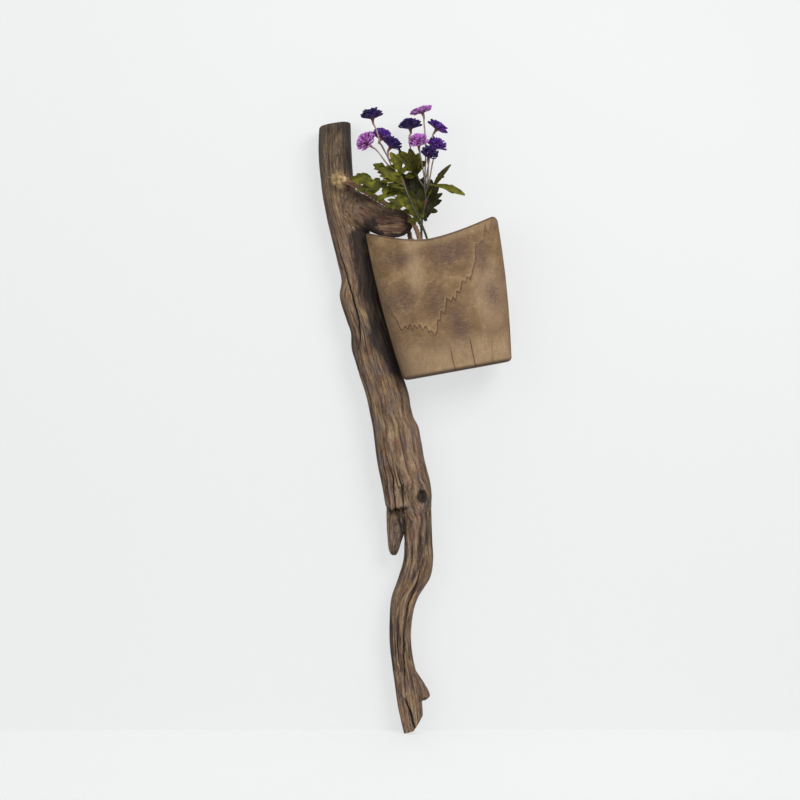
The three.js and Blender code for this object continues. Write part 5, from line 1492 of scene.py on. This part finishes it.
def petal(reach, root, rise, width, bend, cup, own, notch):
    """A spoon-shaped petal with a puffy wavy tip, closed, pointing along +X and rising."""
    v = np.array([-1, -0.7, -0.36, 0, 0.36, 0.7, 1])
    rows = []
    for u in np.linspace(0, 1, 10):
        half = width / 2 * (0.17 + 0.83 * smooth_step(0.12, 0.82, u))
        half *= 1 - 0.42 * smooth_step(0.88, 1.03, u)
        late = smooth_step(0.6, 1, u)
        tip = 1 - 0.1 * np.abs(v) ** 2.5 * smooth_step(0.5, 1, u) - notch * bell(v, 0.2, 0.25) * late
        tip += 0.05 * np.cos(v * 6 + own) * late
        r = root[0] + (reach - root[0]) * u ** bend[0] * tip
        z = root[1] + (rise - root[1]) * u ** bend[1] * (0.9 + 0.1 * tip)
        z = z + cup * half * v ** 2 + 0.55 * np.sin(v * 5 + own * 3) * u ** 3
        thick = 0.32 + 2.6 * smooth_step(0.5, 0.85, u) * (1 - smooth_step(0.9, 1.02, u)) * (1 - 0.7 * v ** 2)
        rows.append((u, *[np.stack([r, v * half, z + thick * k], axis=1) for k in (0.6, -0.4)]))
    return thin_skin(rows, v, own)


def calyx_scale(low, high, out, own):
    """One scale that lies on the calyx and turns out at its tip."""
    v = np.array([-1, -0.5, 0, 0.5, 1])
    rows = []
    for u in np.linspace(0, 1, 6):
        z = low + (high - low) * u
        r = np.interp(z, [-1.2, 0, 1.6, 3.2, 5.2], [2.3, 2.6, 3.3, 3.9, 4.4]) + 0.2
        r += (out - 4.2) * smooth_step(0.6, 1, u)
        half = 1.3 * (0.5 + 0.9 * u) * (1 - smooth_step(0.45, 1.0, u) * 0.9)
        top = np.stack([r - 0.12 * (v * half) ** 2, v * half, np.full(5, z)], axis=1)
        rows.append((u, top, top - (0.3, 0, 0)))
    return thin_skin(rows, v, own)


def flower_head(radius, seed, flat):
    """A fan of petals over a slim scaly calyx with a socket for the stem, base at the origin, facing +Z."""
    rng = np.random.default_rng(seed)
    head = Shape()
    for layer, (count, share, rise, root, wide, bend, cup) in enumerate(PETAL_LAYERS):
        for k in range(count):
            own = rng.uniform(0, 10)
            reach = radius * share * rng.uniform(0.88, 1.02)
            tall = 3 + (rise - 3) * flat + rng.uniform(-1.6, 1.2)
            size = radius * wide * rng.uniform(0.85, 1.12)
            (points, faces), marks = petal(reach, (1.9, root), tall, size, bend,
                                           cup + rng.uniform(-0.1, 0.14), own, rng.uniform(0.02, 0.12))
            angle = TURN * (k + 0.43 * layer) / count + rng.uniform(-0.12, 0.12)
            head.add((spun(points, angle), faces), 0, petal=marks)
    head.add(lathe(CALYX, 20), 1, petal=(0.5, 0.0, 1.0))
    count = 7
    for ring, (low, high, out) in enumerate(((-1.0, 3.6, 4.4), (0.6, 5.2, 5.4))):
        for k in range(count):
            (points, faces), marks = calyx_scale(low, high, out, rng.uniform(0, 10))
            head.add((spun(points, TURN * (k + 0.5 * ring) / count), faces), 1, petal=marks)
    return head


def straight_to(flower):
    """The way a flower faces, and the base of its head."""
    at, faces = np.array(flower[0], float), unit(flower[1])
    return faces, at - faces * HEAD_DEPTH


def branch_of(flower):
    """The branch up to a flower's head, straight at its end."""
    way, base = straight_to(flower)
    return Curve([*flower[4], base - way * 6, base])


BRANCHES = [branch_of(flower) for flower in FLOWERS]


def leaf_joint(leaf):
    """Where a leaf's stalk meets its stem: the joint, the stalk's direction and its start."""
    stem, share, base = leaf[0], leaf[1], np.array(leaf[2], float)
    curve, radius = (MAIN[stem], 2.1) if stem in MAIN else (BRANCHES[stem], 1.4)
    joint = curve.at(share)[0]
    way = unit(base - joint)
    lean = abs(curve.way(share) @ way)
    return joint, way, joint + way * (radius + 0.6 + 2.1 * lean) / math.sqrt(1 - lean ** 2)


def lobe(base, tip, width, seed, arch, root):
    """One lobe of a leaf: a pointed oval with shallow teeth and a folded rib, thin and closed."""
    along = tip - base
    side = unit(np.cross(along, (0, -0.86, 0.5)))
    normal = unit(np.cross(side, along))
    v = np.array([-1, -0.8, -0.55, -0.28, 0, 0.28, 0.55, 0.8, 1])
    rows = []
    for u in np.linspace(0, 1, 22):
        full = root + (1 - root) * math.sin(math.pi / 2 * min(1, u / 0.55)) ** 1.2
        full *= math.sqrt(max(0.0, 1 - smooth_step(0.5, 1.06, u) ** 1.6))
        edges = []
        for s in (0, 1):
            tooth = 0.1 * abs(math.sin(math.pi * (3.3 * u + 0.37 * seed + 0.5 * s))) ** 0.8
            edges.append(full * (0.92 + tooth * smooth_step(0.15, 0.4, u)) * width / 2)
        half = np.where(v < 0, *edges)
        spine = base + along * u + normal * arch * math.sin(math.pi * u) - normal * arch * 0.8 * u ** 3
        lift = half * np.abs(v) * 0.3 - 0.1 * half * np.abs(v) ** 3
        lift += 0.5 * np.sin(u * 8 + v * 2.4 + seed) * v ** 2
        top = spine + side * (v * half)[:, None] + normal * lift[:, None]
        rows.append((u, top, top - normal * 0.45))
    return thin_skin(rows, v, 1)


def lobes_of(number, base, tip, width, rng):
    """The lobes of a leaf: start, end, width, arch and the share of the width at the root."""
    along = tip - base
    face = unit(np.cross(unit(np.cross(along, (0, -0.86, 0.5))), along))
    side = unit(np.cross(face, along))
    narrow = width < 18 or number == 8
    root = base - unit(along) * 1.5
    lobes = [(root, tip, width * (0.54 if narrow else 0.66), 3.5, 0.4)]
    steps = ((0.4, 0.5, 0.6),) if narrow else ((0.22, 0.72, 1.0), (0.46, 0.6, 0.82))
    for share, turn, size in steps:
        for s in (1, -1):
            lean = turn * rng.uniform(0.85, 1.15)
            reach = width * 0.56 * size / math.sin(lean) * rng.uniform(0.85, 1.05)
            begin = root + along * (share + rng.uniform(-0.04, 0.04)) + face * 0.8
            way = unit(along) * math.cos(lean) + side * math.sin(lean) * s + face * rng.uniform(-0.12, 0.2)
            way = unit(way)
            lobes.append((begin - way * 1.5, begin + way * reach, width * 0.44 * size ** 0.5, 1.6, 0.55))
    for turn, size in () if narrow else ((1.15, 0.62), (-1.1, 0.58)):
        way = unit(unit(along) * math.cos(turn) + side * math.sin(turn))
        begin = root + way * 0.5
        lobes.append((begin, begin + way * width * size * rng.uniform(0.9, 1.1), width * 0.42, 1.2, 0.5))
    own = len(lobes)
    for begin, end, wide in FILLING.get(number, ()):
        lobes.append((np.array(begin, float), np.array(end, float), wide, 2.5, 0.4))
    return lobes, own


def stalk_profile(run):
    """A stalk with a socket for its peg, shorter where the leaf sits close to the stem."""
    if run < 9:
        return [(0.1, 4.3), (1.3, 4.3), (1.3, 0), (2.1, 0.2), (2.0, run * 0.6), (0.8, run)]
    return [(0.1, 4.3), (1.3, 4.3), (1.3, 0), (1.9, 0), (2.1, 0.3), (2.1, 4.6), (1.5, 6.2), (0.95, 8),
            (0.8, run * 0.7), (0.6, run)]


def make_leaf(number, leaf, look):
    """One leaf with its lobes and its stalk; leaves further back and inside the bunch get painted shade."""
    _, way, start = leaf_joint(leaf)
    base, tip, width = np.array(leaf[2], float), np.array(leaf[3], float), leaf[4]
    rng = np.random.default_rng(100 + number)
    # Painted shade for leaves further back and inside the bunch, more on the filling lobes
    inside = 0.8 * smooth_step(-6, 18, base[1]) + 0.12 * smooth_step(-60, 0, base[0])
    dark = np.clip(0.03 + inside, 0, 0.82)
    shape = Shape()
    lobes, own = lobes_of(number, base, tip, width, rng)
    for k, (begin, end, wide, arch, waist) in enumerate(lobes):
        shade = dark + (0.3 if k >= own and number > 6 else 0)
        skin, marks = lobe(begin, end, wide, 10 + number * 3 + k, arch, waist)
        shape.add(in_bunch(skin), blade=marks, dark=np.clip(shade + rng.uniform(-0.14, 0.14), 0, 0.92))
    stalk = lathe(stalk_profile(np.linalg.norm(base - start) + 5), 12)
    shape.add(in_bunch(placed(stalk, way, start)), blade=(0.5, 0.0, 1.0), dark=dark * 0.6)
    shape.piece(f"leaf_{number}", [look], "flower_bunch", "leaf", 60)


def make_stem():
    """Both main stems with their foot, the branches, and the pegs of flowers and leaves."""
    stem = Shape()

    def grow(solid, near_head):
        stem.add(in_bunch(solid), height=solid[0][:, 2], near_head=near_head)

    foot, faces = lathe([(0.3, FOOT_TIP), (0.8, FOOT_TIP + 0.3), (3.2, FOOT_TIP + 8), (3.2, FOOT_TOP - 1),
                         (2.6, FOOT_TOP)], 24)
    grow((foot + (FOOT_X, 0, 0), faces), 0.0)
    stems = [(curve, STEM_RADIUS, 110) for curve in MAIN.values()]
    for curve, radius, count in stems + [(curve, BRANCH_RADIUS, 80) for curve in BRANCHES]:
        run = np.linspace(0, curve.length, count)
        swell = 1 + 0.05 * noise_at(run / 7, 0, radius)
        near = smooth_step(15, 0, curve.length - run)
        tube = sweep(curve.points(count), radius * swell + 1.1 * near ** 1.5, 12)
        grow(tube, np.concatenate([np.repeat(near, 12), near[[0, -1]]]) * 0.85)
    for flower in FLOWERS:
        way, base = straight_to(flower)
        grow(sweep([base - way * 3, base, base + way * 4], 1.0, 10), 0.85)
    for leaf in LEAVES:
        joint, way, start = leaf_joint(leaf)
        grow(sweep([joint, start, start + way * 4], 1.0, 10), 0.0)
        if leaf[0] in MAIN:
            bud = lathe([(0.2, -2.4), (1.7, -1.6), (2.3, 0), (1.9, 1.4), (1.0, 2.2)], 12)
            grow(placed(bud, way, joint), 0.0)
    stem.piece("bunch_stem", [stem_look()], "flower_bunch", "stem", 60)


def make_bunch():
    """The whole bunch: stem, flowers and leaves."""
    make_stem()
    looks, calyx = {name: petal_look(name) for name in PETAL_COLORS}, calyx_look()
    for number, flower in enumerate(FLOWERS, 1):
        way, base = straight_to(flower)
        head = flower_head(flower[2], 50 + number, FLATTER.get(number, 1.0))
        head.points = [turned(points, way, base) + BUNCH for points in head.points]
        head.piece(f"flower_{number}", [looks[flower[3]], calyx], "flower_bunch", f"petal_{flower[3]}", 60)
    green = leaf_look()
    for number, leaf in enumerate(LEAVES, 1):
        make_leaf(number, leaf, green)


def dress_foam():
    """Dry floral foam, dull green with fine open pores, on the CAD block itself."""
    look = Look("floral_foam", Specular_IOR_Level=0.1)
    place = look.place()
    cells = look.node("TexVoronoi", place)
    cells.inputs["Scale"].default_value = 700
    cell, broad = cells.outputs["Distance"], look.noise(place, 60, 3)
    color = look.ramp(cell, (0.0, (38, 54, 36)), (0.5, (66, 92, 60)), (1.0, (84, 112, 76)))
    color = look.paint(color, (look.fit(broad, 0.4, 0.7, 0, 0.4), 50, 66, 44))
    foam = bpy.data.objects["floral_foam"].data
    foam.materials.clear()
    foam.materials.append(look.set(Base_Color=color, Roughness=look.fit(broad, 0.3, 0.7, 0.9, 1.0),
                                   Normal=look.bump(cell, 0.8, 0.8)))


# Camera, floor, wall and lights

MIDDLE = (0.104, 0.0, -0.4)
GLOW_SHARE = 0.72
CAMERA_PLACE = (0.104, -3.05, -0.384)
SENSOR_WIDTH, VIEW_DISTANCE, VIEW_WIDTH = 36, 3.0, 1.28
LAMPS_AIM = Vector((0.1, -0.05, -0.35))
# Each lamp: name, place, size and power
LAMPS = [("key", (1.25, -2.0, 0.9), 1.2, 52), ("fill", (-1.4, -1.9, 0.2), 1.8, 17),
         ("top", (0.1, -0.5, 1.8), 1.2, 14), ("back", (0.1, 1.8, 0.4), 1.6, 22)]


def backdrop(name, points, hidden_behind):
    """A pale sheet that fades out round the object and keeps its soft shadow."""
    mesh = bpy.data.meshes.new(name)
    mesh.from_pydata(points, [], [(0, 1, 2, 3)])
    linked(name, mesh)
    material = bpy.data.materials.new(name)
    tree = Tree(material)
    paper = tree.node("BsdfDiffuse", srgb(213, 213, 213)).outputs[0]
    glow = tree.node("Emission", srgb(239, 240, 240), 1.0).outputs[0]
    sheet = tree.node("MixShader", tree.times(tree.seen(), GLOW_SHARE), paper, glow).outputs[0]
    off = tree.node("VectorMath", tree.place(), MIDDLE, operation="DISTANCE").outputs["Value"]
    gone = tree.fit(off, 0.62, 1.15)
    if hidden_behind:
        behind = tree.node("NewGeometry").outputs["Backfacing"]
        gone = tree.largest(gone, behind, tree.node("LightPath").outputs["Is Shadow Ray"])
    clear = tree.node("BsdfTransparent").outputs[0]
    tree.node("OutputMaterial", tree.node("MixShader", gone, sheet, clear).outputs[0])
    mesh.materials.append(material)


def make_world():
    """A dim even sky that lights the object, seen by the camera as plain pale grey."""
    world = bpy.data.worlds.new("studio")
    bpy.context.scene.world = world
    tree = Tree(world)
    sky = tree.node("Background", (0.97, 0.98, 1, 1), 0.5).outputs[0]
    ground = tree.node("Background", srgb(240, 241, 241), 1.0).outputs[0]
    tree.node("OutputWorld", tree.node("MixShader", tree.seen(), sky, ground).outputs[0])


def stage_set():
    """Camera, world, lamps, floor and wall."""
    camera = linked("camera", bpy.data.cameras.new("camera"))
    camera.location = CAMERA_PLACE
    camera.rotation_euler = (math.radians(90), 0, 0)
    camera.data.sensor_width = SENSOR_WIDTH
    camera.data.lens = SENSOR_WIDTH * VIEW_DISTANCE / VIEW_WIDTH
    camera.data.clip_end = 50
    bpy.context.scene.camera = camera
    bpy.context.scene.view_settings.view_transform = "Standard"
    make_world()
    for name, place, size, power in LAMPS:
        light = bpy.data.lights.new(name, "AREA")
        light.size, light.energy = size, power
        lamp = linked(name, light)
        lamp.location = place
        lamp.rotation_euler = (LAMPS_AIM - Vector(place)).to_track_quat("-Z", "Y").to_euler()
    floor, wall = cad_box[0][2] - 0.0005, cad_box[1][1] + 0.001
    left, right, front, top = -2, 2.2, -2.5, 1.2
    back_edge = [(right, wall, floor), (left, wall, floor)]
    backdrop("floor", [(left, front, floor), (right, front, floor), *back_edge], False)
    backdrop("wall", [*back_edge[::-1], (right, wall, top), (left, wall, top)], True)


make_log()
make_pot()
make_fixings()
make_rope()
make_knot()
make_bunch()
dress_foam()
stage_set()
== == ==
# What is asked
Filter the data, keeping only the lines that contain "scene".

# Complete answer
The three.js and Blender code for this object continues. Write part 5, from line 1492 of scene.py on. This part finishes it.
    bpy.context.scene.world = world
    bpy.context.scene.camera = camera
    bpy.context.scene.view_settings.view_transform = "Standard"